There is a correlation between all movements of the mother and those of the child in her womb, so what is adverse to one can be detrimental to the other.
The smell of roses might have caused a severe headache for a child while still in the cradle.
A cat might have frightened them greatly, without anyone taking note or them having any subsequent memory of it.
Nonetheless, the aversion they then felt toward roses or cats remains imprinted in their brain for their entire life.
137. The Use of the Five Passions Discussed Here, in Relation to the Body.
What is the use of Love, Hate, Desire, Joy, and Sadness?

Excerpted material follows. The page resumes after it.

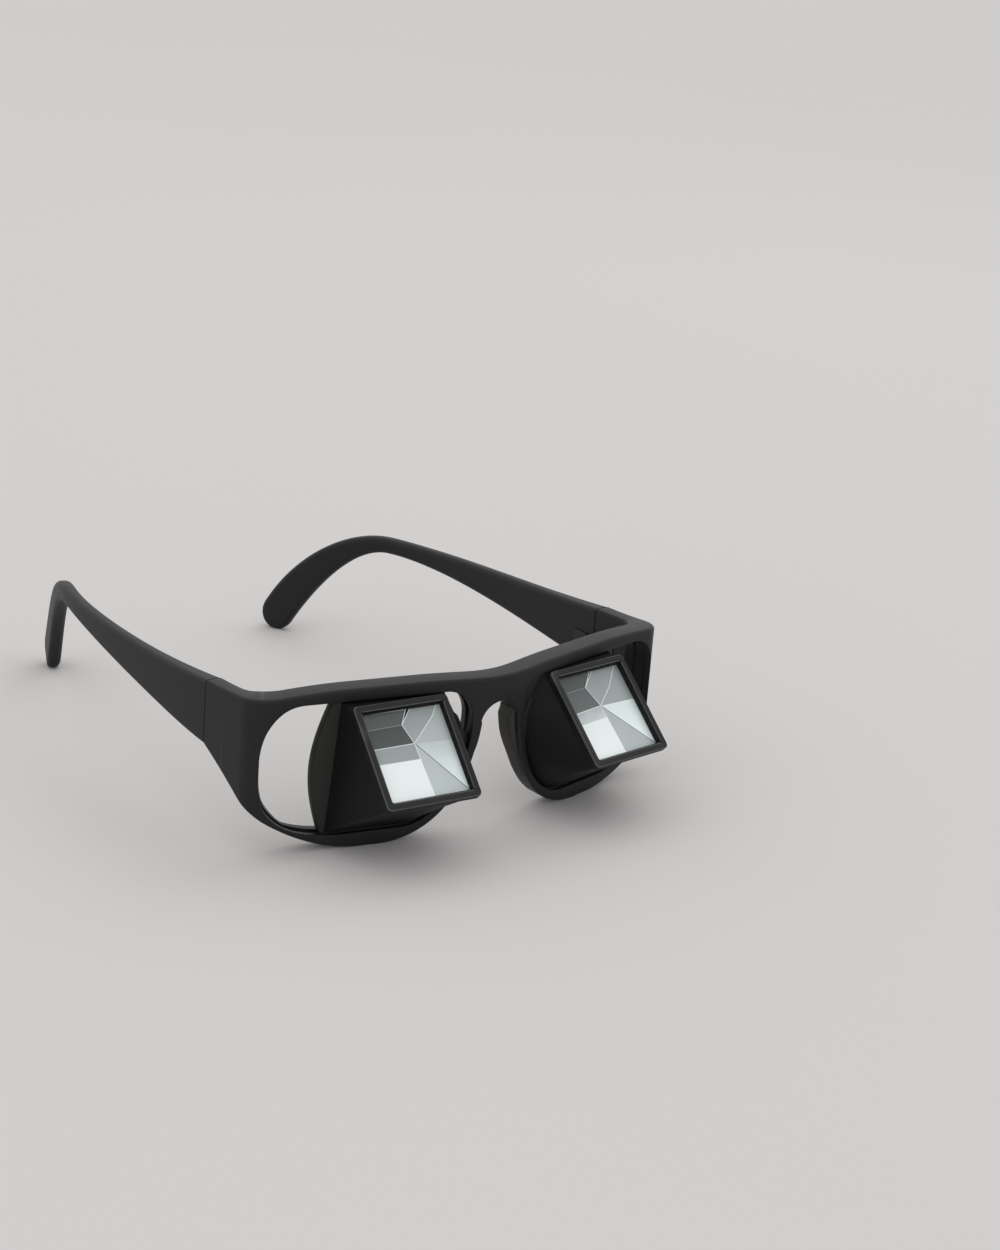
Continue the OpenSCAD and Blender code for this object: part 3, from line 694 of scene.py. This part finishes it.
def temple_section(middle, way, width, height, radius):
    """A rounded section round a point of the line, square to its way."""
    sideways = Vector((way.y, -way.x, 0)).normalized()
    over = sideways.cross(way)
    return [middle + a * sideways + b * over for a, b in rounded_box(width, height, radius)]


def arm_height(t):
    """The bar loses most of its height soon after the seam."""
    return mix(SEAM_HEIGHT, EAR_HEIGHT, 0.35 * smooth(t * 1.05) + 0.65 * (1 - (1 - t) ** 1.9))


print("temple from", [round(c, 1) for c in arm_start], "to", [round(c, 1) for c in tip])

# %% Temple sections
ARM_STEPS, HOOK_STEPS, TIP_STEPS, TIP_END = 52, 30, 10, 2.4
SEAM_ROUND, EAR_ROUND, TIP_CLOSES = 1.2, 1.6, radians(84)
# Each station is a point, its way, and the width, height and corner radius of its section.
stations = [(arm_start + Vector((0, 0.3 - inset, 0)), Vector((0, 1, 0)), SIDE_DEPTH - 2 * inset,
             SEAM_HEIGHT - 2 * inset, SEAM_ROUND) for inset in (0.3, 0.12, 0.02)]
for t in steps(ARM_STEPS, 1):
    stations.append((on_line(arm_line, t), way_on(arm_line, t),
                     mix(SIDE_DEPTH, TEMPLE_THICK, smooth(t * 2.2)), arm_height(t),
                     mix(SEAM_ROUND, EAR_ROUND, smooth(t * 3))))
for t in steps(HOOK_STEPS, 1):
    stations.append((on_line(hook_line, t), way_on(hook_line, t), TEMPLE_THICK,
                     mix(EAR_HEIGHT, TIP_HEIGHT, smooth(t * 1.05)), EAR_ROUND))
end_way = way_on(hook_line, 1)
for a in (TIP_CLOSES * t for t in steps(TIP_STEPS, 1)):
    stations.append((tip + end_way * (TIP_HEIGHT / 2 * sin(a)), end_way,
                     mix(TEMPLE_THICK, TIP_END, 1 - cos(a)),
                     max(TIP_HEIGHT * cos(a), TIP_END), EAR_ROUND * cos(a) + 0.2))
sections = [temple_section(*station) for station in stations]
tip_low = min(p.z for section in sections for p in section)
for section in sections:
    for p in section:
        p.z -= tip_low * smooth((p.y - ear.y) / HOOK_BACK + 0.5)
for side, name in SIDES:
    bm = bmesh.new()
    loft(bm, sections)
    add_piece(bm, name + "_temple_moulding", name + "_arm", name + "_temple",
              [frame_plastic], side)

# %% [markdown]
# ## Prism carriers
# A carrier is the plate that closes two thirds of the lens opening. It sits in the rim's groove.
# Its free edge bulges towards the temple, and its upper corner over the nose is cut off. The eye
# looks through a rounded window in it, so the plate is one ring of faces from that window out
# to its outline: rays from the window's middle give each pair of points.

# %% Prism unit sizes
WINDOW_X, WINDOW_DROP, WINDOW_FORWARD = 32, 13.8, 12
BEZEL_W, BEZEL_H, BEZEL_EDGE, BEZEL_ROUND, BEZEL_DEEP = 28.6, 29.7, 2, 1.2, 2.2
WINDOW_TILT, WINDOW_YAW = radians(44.3), radians(5.3)
LIP, GASKET, HOOD_WALL, PRISM_LIFT, PRISM_GAP = 1.2, 0.6, 1.4, 5.2, 0.1
CARRIER_IN, CARRIER_THICK, CARRIER_PLAY, SEAT, SEAT_WIDE = 1.5, 3, 0.1, 0.8, 2.2
CARRIER_TOP, CARRIER_LOW, CARRIER_BULGE = 49, 51.2, 4.4
HOOD_TOP, HOOD_LOW = 47.2, 50
prism_w, prism_h = (size - 2 * (HOOD_WALL + PRISM_GAP) for size in (BEZEL_W, BEZEL_H))
prism_back = (panel_start[1] + (WINDOW_X - prism_w / 2 - panel_start[0]) * tan(WRAP)
              + CARRIER_IN / cos(WRAP) + sin(WINDOW_YAW) * prism_w / 2 - SEAT)
window_centre = Vector((0, -WINDOW_FORWARD, FRONT_HEIGHT - WINDOW_DROP))
window_up = Vector((0, sin(WINDOW_TILT), cos(WINDOW_TILT)))
window_in = Vector((0, cos(WINDOW_TILT), -sin(WINDOW_TILT)))
glass_in = LIP + GASKET
prism_low = opening_low + PRISM_LIFT
unit_place = Matrix.Translation((WINDOW_X, prism_back, 0)) @ Matrix.Rotation(WINDOW_YAW, 4, "Z")
across, slope, inwards = (unit_place.to_3x3() @ way
                          for way in (Vector((1, 0, 0)), window_up, window_in))


def in_unit(u, v, w):
    """A point on the window, in the unit's own place: u across, v up its slope, w out of it."""
    return window_centre + Vector((u, 0, 0)) + v * window_up - w * window_in


def on_window(u, v, w):
    return unit_place @ in_unit(u, v, w)


def on_plate(points, d):
    """Points in s and z, d behind the panel's face."""
    return [Vector((*on_panel(s, d), z)) for s, z in points]


def eased(a, b, t):
    return mix(a, b, 1 - cos(pi / 2 * t))


def along(above, start, end, count, grow, ease=mix):
    """Points along the opening's lower or upper edge, from one s to another."""
    return [(s, opening_at(s, above, grow)) for s in (ease(start, end, t) for t in steps(count))]


glass_low, glass_top = (in_unit(0, v, -glass_in) for v in (-prism_h / 2, prism_h / 2))
print("prism", round(prism_w, 1), "by", round(prism_h, 1), "mm, rear at y =", round(prism_back, 1))

# %% Carriers
RING, EDGE_STEPS, HOLE_ASIDE = 160, 40, 0.6


def below_brow(*points):
    return [(s, opening_high - drop) for s, drop in points]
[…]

According to Nature’s design, they all relate to the body. They are given to the soul only insofar as it is connected with it.
Therefore, their natural use is to prompt the soul to consent and contribute to actions that can either:
- preserve the body or
- make it more perfect in some way.
In this sense, Sadness and Joy are the first two passions employed.
The soul is only immediately alerted to things that are harmful to the body by the pain it feels. This pain:
- first produces Sadness
- then it is followed by hatred for what causes this pain
- finally, the desire to rid oneself of it.
Similarly, the soul is only immediately alerted to things beneficial to the body by some kind of pleasurable sensation. This pleasure:
- first arouses Joy
- then gives rise to love for what is believed to be its cause
- finally, the desire to acquire what can perpetuate this Joy
This shows that all 5 are very useful concerning the body.
Sadness is somewhat more primary and necessary than Joy.
Hatred is more so than Love, because it is more important to repel things that are harmful and can destroy than to acquire things that add some perfection without which one can exist.